Das ist das Chri­sten­tum, das die Her­zen berührt. War­um kön­nen die Hei­li­gen die Her­zen so sehr berüh­ren? Weil die Hei­li­gen nicht nur reden, son­dern uns bewe­gen! Unser Herz wird bewegt, wenn ein hei­li­ger Mensch zu uns spricht. Und sie kön­nen es, weil wir in den Hei­li­gen das sehen, nach dem unser Herz zutiefst ver­langt: Authen­ti­zi­tät, wah­re Bezie­hun­gen, Radi­ka­li­tät. Und das sieht man auch in den »Hei­li­gen von neben­an «: Das sind zum Bei­spiel die vie­len Eltern, die ihren Kin­dern das Vor­bild eines kon­se­quen­ten, ein­fa­chen, ehr­li­chen und groß­her­zi­gen Lebens vor Augen stellen.

Wenn immer mehr Chri­sten den Namen Got­tes ohne Falsch­heit auf sich neh­men – und so die erste Bit­te des Vater­un­sers prak­ti­zie­ren: »Gehei­ligt wer­de dein Name« –, dann wird die Ver­kün­di­gung der Kir­che mehr gehört und glaub­wür­di­ger.

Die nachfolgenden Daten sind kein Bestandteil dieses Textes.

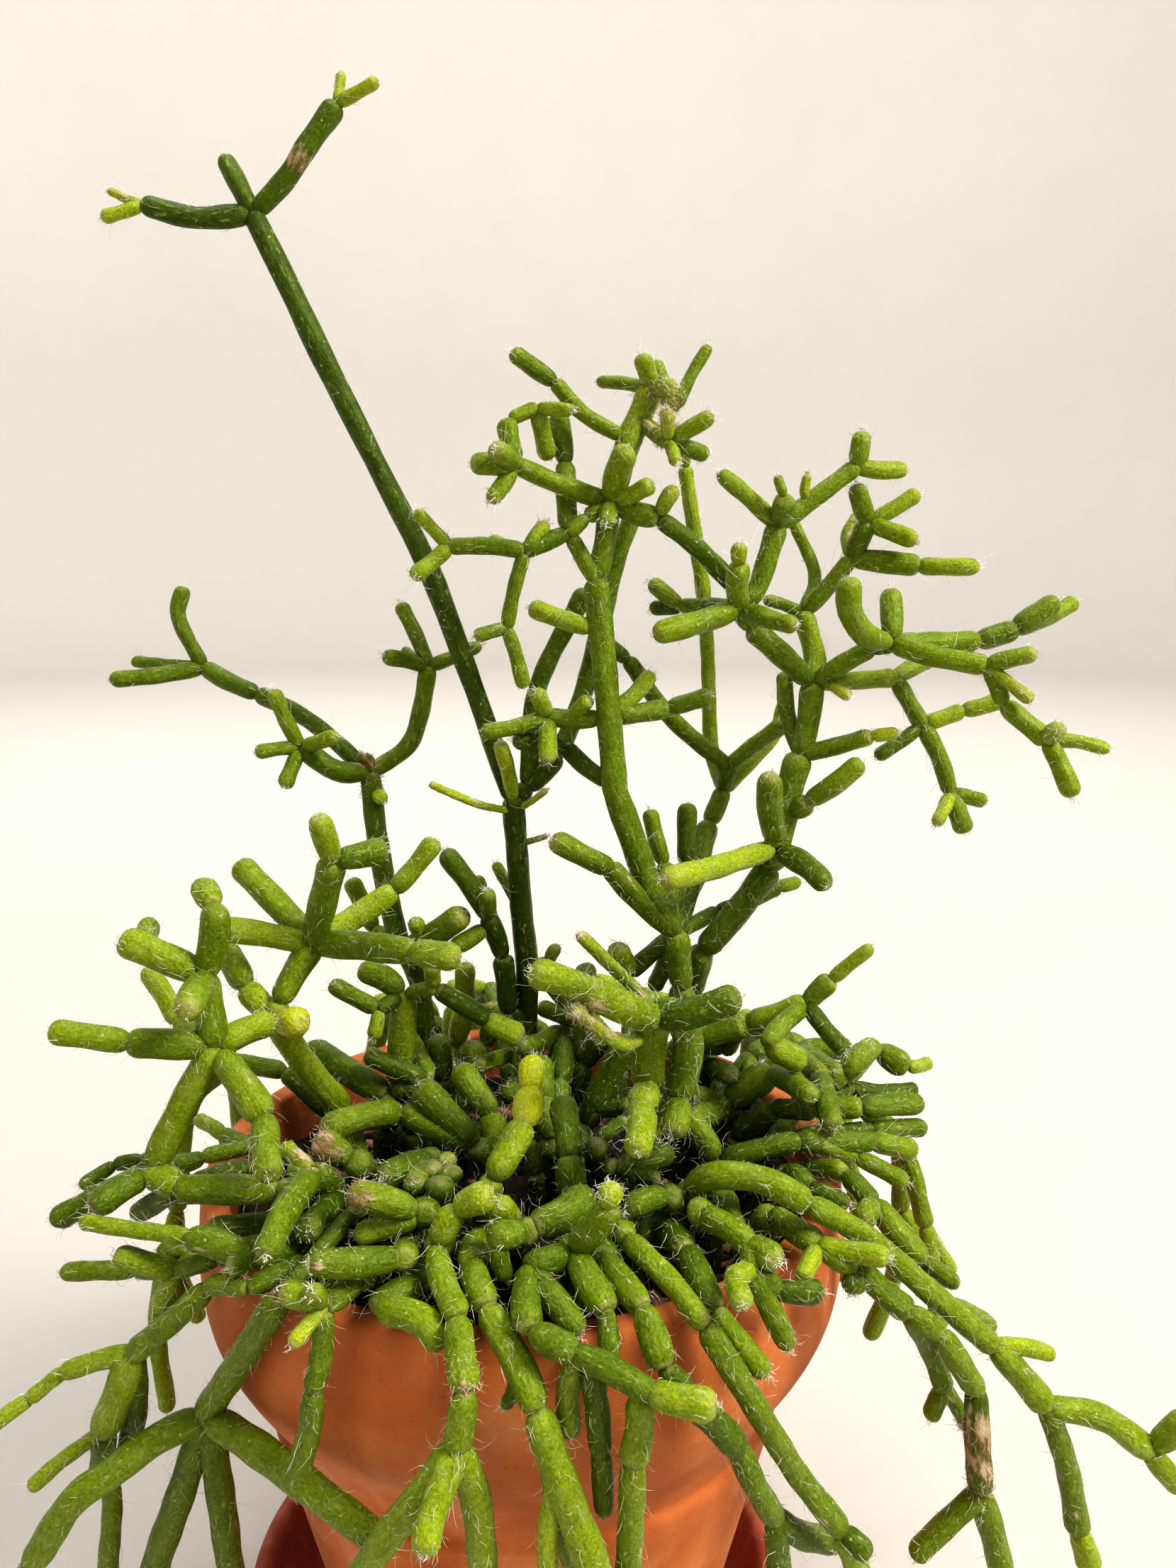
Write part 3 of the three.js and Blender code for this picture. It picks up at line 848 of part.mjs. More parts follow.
// chainsOf strings a tree's links into long chains. A chain goes on through the straightest next link and
// ends at a tip or before a sharp turn. Twigs that end free and are too slim to carry anything stay out.
function chainsOf(own, joints) {
  let kept = own;
  for (let before = -1; before !== kept.length; ) {
    before = kept.length;
    const uses = new Map();
    kept.forEach(({ a, b }) => [a, b].forEach((i) => uses.set(i, (uses.get(i) ?? 0) + 1)));
    kept = kept.filter(({ b, radius }) => radius * 2 >= TWIG || uses.get(b) > 1);
  }
  const wayOf = ({ a, b }) => {
    const way = less(joints[b].at, joints[a].at);
    return way.map((value) => value / Math.hypot(...way));
  };
  const unused = new Set(kept);
  const chains = [];
  kept.forEach((first) => {
    if (!unused.delete(first)) return;
    const chain = [first];
    for (;;) {
      const end = chain[chain.length - 1];
      const straight = (link) => dot(wayOf(end), wayOf(link));
      const next = [...unused].filter((link) => link.a === end.b && straight(link) > SHARP_TURN);
      if (next.length === 0) break;
      next.sort((one, two) => straight(two) - straight(one));
      unused.delete(next[0]);
      chain.push(next[0]);
    }
    const radii = [first, ...chain].map(({ radius }, i) => (radius + (chain[i] ?? chain[i - 1]).radius) / 2);
    chains.push({ route: [first.a, ...chain.map(({ b }) => b)].map((i) => joints[i].at), radii });
  });
  return chains;
}

function meshOf(name, geometry, color, roughness) {
  const material = new THREE.MeshStandardMaterial({ color, roughness, metalness: 0 });
  const mesh = new THREE.Mesh(geometry, material);
  mesh.name = name;
  return mesh;
}

// ---------------------------------------------------------------- pot, saucer and soil

function saucer() {
  const inner = SAUCER_RIM_RADIUS - SAUCER_RIM_WIDTH;
  const geometry = turned([
    [0, 0],
    [SAUCER_BASE_RADIUS, 0],
    [SAUCER_BASE_RADIUS + 2, 1.2],
    [SAUCER_RIM_RADIUS - 0.6, SAUCER_HEIGHT - 2],
    [SAUCER_RIM_RADIUS - 0.8, SAUCER_HEIGHT],
    [inner + 0.4, SAUCER_HEIGHT],
    [inner - 0.4, SAUCER_HEIGHT - 2],
    [SAUCER_BASE_RADIUS - 2, SAUCER_FLOOR + 1],
    [SAUCER_BASE_RADIUS - 4, SAUCER_FLOOR],
    [0, SAUCER_FLOOR],
  ], TURNED_SIDES);
  geometry.translate(SAUCER_SHIFT, 0, 0);
  return meshOf('saucer', geometryOf(solidOf(geometry)), SAUCER_CLAY, 0.7);
}

// innerRadius is the radius of the pot's inside at a height.
function innerRadius(height) {
  if (height >= GROOVE_HEIGHT + COLLAR_STEP) return LIP_RADIUS - WALL;
  if (height >= GROOVE_HEIGHT) {
    const share = (height - GROOVE_HEIGHT) / COLLAR_STEP;
    return GROOVE_RADIUS - WALL + share * (LIP_RADIUS - GROOVE_RADIUS);
  }
  const share = (height - FOOT_HEIGHT) / (GROOVE_HEIGHT - FOOT_HEIGHT);
  return FOOT_RADIUS - WALL + share * (GROOVE_RADIUS - FOOT_RADIUS);
}

function pot() {
  const floor = FOOT_HEIGHT + POT_FLOOR;
  const geometry = turned([
    [DRAIN_RADIUS, FOOT_HEIGHT],
    [FOOT_RADIUS - 1, FOOT_HEIGHT],
    [FOOT_RADIUS, FOOT_HEIGHT + 1.2],
    [SHOULDER_RADIUS, GROOVE_HEIGHT - 1.5],
    [GROOVE_RADIUS, GROOVE_HEIGHT],
    [GROOVE_RADIUS + 2.4, GROOVE_HEIGHT + 5],
    [GROOVE_RADIUS + 5.4, GROOVE_HEIGHT + 10],
    [COLLAR_RADIUS - 3.7, GROOVE_HEIGHT + 16],
    [COLLAR_RADIUS - 1, GROOVE_HEIGHT + 22],
    [COLLAR_RADIUS - 0.1, GROOVE_HEIGHT + 29],
    [COLLAR_RADIUS, GROOVE_HEIGHT + 34],
    [LIP_RADIUS, LIP_HEIGHT - 5],
    [LIP_RADIUS - 0.4, LIP_HEIGHT - 0.6],
    [LIP_RADIUS - 1.2, LIP_HEIGHT],
    [LIP_RADIUS - WALL + 0.8, LIP_HEIGHT],
    [innerRadius(LIP_HEIGHT), LIP_HEIGHT - 1],
    [innerRadius(GROOVE_HEIGHT + COLLAR_STEP), GROOVE_HEIGHT + COLLAR_STEP],
    [innerRadius(GROOVE_HEIGHT), GROOVE_HEIGHT],
    [innerRadius(floor), floor],
    [DRAIN_RADIUS, floor],
    [DRAIN_RADIUS, FOOT_HEIGHT],
  ], TURNED_SIDES);
  return meshOf('pot', geometryOf(solidOf(geometry)), TERRACOTTA, 0.85);
}

// soil fills the pot, with a socket round each stem.
function soil(chains) {
  const floor = FOOT_HEIGHT + POT_FLOOR + GAP;
  const edge = innerRadius(SOIL_HEIGHT) - GAP;
  const ball = turned([
    [0, floor],
    [innerRadius(floor) - GAP, floor],
    [innerRadius(GROOVE_HEIGHT) - GAP, GROOVE_HEIGHT],
    [edge, GROOVE_HEIGHT + COLLAR_STEP],
    [edge, SOIL_HEIGHT - 1.5],
    [edge * 0.8, SOIL_HEIGHT],
    [edge * 0.4, SOIL_HEIGHT + SOIL_CROWN * 0.8],
    [0, SOIL_HEIGHT + SOIL_CROWN],
  ], TURNED_SIDES);
  const low = chains.filter(({ route }) => route.some((at) => at[2] < SOIL_HEIGHT + SOCKET_ABOVE));
  const sockets = low.map((chain) => solidOf(rod(chain, GAP)));
  const cut = solidOf(ball).subtract(wasm.Manifold.union(sockets));
  const largest = cut.decompose().reduce((best, piece) => (piece.volume() > best.volume() ? piece : best));
  return meshOf('soil', geometryOf(largest), SOIL_BROWN, 1);
}

// ---------------------------------------------------------------- the whole

const stems = { ...STEMS };
BACK_STEMS.forEach((settings, i) => {
  stems[`back_stem_${i + 1}`] = backStem(settings);
});
const { joints, links } = growStems(stems);
easeApart(joints, links);

const chains = Object.keys(stems).map((tree) => chainsOf(links.filter((link) => link.tree === tree), joints));

const cactus = new THREE.Group();
cactus.add(saucer());
cactus.add(pot());
cactus.add(soil(chains.flat()));
Object.entries(stems).forEach(([tree, runs], i) => {
  const rods = chains[i].map((chain) => solidOf(rod(chain)));
  const freshness = runs.reduce((sum, run) => sum + run[1], 0) / runs.length;
  const color = YOUNG_GREEN.clone().lerp(OLD_GREEN, freshness);
  cactus.add(meshOf(tree, geometryOf(wasm.Manifold.union(rods)), color, 0.65));
});

export default cactus;
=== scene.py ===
# %% [markdown]
# # A mistletoe cactus in its clay pot
# A mistletoe cactus grows as chains of green, pencil-like links. Each link is pinched where the next one
# starts, and old plants make a dense mound that spills over the rim of the pot. We build the plant link by
# link from a list of joints, turn the pot and saucer like pottery on a wheel, and fill the pot with loose
# potting mix. The hidden frame says where every piece is, in metres, so we load it first and keep its size to
# print beside the new size at the end.

import math

import bpy
import numpy as np
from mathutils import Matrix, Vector, noise


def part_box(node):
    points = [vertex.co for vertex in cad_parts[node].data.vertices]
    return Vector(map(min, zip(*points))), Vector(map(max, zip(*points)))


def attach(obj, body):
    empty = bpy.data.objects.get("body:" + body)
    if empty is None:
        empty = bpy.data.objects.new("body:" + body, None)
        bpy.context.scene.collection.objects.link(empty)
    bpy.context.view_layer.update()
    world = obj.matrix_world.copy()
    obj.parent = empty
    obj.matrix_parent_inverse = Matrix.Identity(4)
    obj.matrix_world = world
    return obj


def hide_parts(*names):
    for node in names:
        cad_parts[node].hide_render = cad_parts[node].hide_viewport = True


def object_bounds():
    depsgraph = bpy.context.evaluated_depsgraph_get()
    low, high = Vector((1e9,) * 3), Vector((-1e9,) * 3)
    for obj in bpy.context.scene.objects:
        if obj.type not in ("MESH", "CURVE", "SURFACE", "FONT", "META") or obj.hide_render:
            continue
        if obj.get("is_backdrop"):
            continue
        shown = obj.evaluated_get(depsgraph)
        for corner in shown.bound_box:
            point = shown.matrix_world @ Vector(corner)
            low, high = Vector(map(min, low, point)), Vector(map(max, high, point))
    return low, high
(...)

Wenn unser kon­kre­tes Leben den Namen Got­tes offen­bart, dann sieht man, wie schön die Tau­fe ist und welch ein gro­ßes Geschenk die Eucha­ri­stie ist, wel­che erha­be­ne Ver­ei­ni­gung zwi­schen unse­rem Leib und dem Leib Chri­sti besteht: Chri­stus in uns und wir in ihm! Ver­eint! Das ist kei­ne Heu­che­lei, das ist Wahr­heit. Das bedeu­tet nicht, wie ein Papa­gei zu reden oder zu beten, son­dern es bedeu­tet, mit dem Her­zen zu beten, den Herrn zu lieben.

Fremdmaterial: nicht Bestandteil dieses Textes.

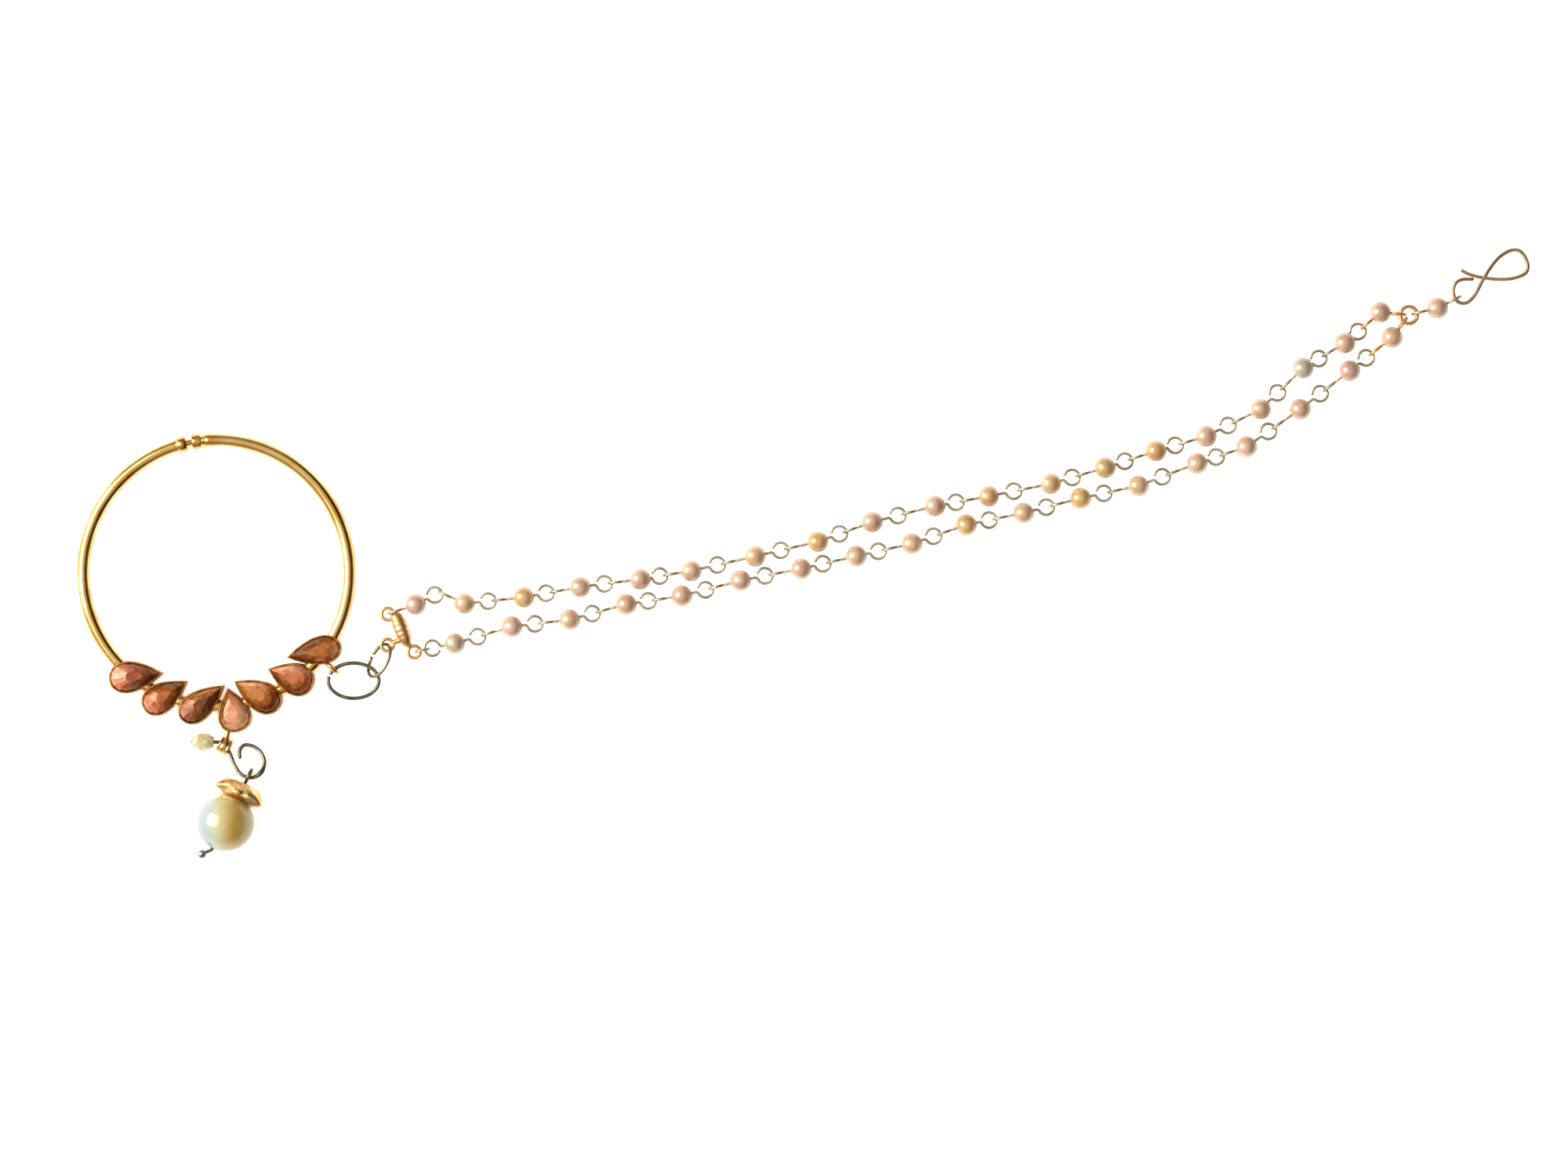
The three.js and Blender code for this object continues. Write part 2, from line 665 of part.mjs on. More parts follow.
function drop() {
  const level = (place) => bailCentre.clone().add(spot(place)).setZ(dropLevel(place.y));
  const path = new THREE.CatmullRomCurve3(DROP_PATH.map(level), false, "centripetal");
  const ring = wireAlong(path, DROP_WIRE, DROP_STEPS);

  const crystalHalf = CRYSTAL_LENGTH / 2;
  const crystalProfile = [
    new THREE.Vector2(CRYSTAL_BORE / 2, -crystalHalf),
    new THREE.Vector2(CRYSTAL_DIAMETER * 0.34, -crystalHalf),
    new THREE.Vector2(CRYSTAL_DIAMETER / 2, -crystalHalf * 0.2),
    new THREE.Vector2(CRYSTAL_DIAMETER / 2, crystalHalf * 0.2),
    new THREE.Vector2(CRYSTAL_DIAMETER * 0.34, crystalHalf),
    new THREE.Vector2(CRYSTAL_BORE / 2, crystalHalf),
    new THREE.Vector2(CRYSTAL_BORE / 2, -crystalHalf),
  ];
  const crystal = new THREE.LatheGeometry(crystalProfile, CRYSTAL_SIDES).rotateX(Math.PI / 2);
  const crystalBead = aimed(crystal, heading(0), level(CRYSTAL_PLACE));

  const wireToMiddle = PIN_LOOP_INNER - DROP_WIRE / 2 - LINK_GAP;
  const loopCentre = level(PIN_PLACE).addScaledVector(heading(PIN_DIRECTION), -wireToMiddle);
  const pearlRadius = PEARL_DIAMETER / 2;
  const loopRadius = PIN_LOOP_INNER + PIN_WIRE / 2;
  const capTop = pearlRadius + CAP_OUTLINE.at(-1).up;
  const pinLength = capTop + loopRadius + PIN_WIRE / 2 + LINK_GAP;
  const rise = pearlRadius - loopCentre.z;
  const run = Math.sqrt(pinLength ** 2 - rise ** 2);
  const pearlCentre = loopCentre.clone().addScaledVector(heading(PIN_DIRECTION), run).setZ(pearlRadius);
  const axis = loopCentre.clone().sub(pearlCentre).normalize();

  const pearlProfile = roundProfile(pearlRadius, PEARL_BORE / 2, PEARL_ROWS);
  const drilled = new THREE.LatheGeometry(pearlProfile, PEARL_SIDES).rotateX(Math.PI / 2);
  const pearl = aimed(drilled, axis, pearlCentre);

  const rim = loopCentre.clone().addScaledVector(axis, -loopRadius);
  const foot = pearlCentre.clone().addScaledVector(axis, -pearlRadius - LINK_GAP);
  const ball = foot.clone().add(spot(END_BALL_OFFSET));
  const pin = fused([
    eye(loopCentre, PIN_DIRECTION, PIN_LOOP_INNER, PIN_WIRE, true),
    rod(PIN_WIRE, rim, foot.clone().addScaledVector(axis, -PIN_WIRE / 2)),
    rod(PIN_WIRE, foot, ball),
    new THREE.SphereGeometry(END_BALL_DIAMETER / 2, 10, 5).translate(ball.x, ball.y, ball.z),
  ]);
  const cap = aimed(petalCap(), axis, pearlCentre);
  return [
    piece("drop_ring", ring, PALE_GOLD),
    piece("crystal_bead", crystalBead, CLEAR_CRYSTAL),
    piece("drop_pearl", pearl, CREAM_PEARL),
    piece("bead_cap", cap, GOLD),
    piece("drop_pin", geometryOf(pin), PALE_GOLD),
  ];
}

// Profile of a ball with a bore through it, closed on itself
function roundProfile(radius, bore, rows) {
  const edge = Math.asin(bore / radius);
  const arc = Array.from({ length: rows + 1 }, (_, i) => {
    const a = -Math.PI / 2 + edge + ((Math.PI - 2 * edge) * i) / rows;
    return new THREE.Vector2(radius * Math.cos(a), radius * Math.sin(a));
  });
  return [...arc, arc[0].clone()];
}

// Cap over the top of the pearl, with a collar round the pin. Its rim is cut back and lifted between petals.
function petalCap() {
  const pearlRadius = PEARL_DIAMETER / 2;
  const seat = pearlRadius + CAP_GAP;
  const sides = 3 * CAP_PETALS;
  const ring = ({ out, up, notch }) =>
    Array.from({ length: sides }, (_, i) => {
      const cut = i % 3 === 0 ? 0 : notch;
      const level = pearlRadius + up + cut * CAP_LIFT;
      return heading(CAP_TURN + (i * 360) / sides, out - cut * CAP_NOTCH).setZ(level);
    });
  const seated = (angle) => ({
    out: seat * Math.sin(degrees(angle)),
    up: seat * Math.cos(degrees(angle)) - pearlRadius,
    notch: 0,
  });
  const edge = THREE.MathUtils.radToDeg(Math.asin(CAP_HOLE / 2 / seat));
  const rows = [...CAP_OUTLINE, seated(edge), seated((edge + CAP_SEAT) / 2), seated(CAP_SEAT)];
  return loopedLoft(rows.map(ring));
}

function nath() {
  const group = new THREE.Group();
  group.position.set(HOOP_PLACE.x, HOOP_PLACE.y, 0);
  group.add(piece("hoop", hoop(), GOLD));
  SETTINGS.forEach((row, i) => group.add(piece("stone_" + (i + 1), stone(row), PEACH_STONE)));
  drop().forEach((mesh) => group.add(mesh));

  const chainRing = jumpRing(CHAIN_RING_LENGTH, CHAIN_RING_WIDTH, CHAIN_WIRE, CHAIN_RING_OPEN);
  chainRing.translate(chainRingCentre.x, chainRingCentre.y, chainRingCentre.z);
  group.add(piece("chain_ring", chainRing, PALE_GOLD));
  const ovalLink = jumpRing(OVAL_LENGTH, OVAL_WIDTH, OVAL_WIRE, 90)
    .rotateX(degrees(OVAL_TILT))
    .rotateZ(degrees(OVAL_DIRECTION))
    .translate(ovalCentre.x, ovalCentre.y, ovalCentre.z);
  group.add(piece("oval_link", ovalLink, PALE_GOLD));
  group.add(piece("connector", connector(), GOLD));

  const smallAngle = THREE.MathUtils.radToDeg(Math.atan2(lowerStart.y, lowerStart.x));
  const smallLink = eye(smallLinkCentre, smallAngle, SMALL_LINK_INNER, SMALL_LINK_WIRE, true, EYE_STEPS + 1);
  group.add(piece("strand_link", smallLink, PALE_GOLD));
  const junction = { at: junctionCentre, reach: junctionReach };
  const upperStart = { at: upperEyeCentre, reach: EYE_INNER + eyeReach - LINK_GAP, upright: true };
  const linkStart = { at: smallLinkCentre, reach: SMALL_LINK_INNER + eyeReach - LINK_GAP, upright: false };
  group.add(piece("strand_upper", strand(UPPER_BEADS, upperStart, junction, UPPER_FOLD), CHAMPAGNE_PEARL));
  group.add(piece("strand_lower", strand(LOWER_BEADS, linkStart, junction, 0), CHAMPAGNE_PEARL));
  const junctionRing = eye(junctionCentre, 0, JUNCTION_INNER, JUNCTION_WIRE, false);
  group.add(piece("junction_ring", junctionRing, GOLD));

  const endEyes = [
    { centre: eyeToward(endBeadCentre, junction), upright: true },
    { centre: hookEyeCentre, upright: true },
  ];
  group.add(piece("end_bead", beadLink(endBeadCentre, endEyes), CHAMPAGNE_PEARL));
  const hookPoints = HOOK_PATH.map((p) => hookEyeCentre.clone().add(spot(p)).setZ(p.z));
  const hookPath = new THREE.CatmullRomCurve3(hookPoints, false, "centripetal");
  group.add(piece("hair_hook", wireAlong(hookPath, HOOK_WIRE, HOOK_STEPS), PALE_GOLD));
  return group;
}

const model = new THREE.Group();
model.add(nath());

export default model;
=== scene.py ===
# Nath nose ring lying on a pale floor, seen straight down. Sizes are in millimetres until a mesh is made.
import math
import random

import bmesh
import bpy
from mathutils import Matrix, Vector


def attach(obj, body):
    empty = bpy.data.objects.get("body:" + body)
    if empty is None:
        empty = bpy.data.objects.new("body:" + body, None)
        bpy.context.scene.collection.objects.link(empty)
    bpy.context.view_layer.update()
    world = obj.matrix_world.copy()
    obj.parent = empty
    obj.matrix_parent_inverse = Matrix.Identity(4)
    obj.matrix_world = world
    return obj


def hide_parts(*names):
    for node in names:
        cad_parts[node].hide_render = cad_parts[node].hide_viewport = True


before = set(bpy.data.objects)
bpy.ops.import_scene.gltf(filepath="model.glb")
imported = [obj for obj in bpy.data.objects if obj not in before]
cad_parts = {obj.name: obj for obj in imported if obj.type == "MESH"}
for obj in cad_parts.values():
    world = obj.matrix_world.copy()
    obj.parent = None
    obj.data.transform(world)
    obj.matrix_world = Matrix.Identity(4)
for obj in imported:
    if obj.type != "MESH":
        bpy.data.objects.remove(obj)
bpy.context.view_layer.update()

MM = 0.001
ALONG_X = Vector((1, 0, 0))
ALONG_Y = Vector((0, 1, 0))
UP = Vector((0, 0, 1))
scene = bpy.context.scene


# Places and sizes, as in the frame
HOOP = Vector((-84.34, -2.92, 0))
HOOP_RADIUS = 19.1
TUBE = 0.9
TUBE_LEVEL = 1.075
COLLAR = 1.075
COLLAR_LENGTH = 1.25
CLOSURE = 101.6
HALF_GAP = 0.425
POST = 0.45
POST_GAP = 0.15
WALL = 0.2
BEZEL_TOP = 2.05
CUP_FLOOR = 0.8
CLEARANCE = 0.07
GIRDLE = 1.93
TABLE = 3.1
FACETS = 16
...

Seit dem Kreuz Chri­sti kann nie­mand sich selbst ver­ach­ten und schlecht vom eige­nen Leben den­ken. Nie­mand und nie! Ganz gleich, was er getan hat. Denn der Name eines jeden von uns liegt auf den Schul­tern Chri­sti. Er trägt uns! Es lohnt sich, den Namen Got­tes auf uns zu neh­men, weil er unse­ren Namen bis ins Äußer­ste auf sich genom­men hat, auch das Böse, das in uns ist; er hat es ange­nom­men, um uns zu ver­ge­ben, um sei­ne Lie­be in unser Herz zu legen. Daher ver­kün­det Gott in die­sem Gebot: »Nimm mich auf dich, weil ich dich auf mich genom­men habe.« Jeder kann den hei­li­gen Namen des Herrn anru­fen, der die treue und barm­her­zi­ge Lie­be ist, in wel­cher Situa­ti­on auch immer er sich befin­det. Gott wird nie­mals »nein« sagen zu einem Her­zen, das ihn auf­rich­tig anruft. Und keh­ren wir zu den Haus­auf­ga­ben zurück: die Kin­der leh­ren, das Kreuz­zei­chen gut zu machen.

* * *

Ein herz­li­ches Will­kom­men allen Brü­dern und Schwe­stern deut­scher Spra­che, beson­ders den Pil­gern der Diö­ze­se Graz-Seckau unter Lei­tung ihres Bischofs Wil­helm. Als Chri­sten tra­gen wir den Namen Chri­sti. Das bedeu­tet, dass wir mit unse­rem gan­zen Leben Zeu­gen des leben­di­gen Got­tes und sei­ner barm­her­zi­gen Lie­be sind. Für die­ses Zeug­nis seg­ne Gott euch und eure Familien!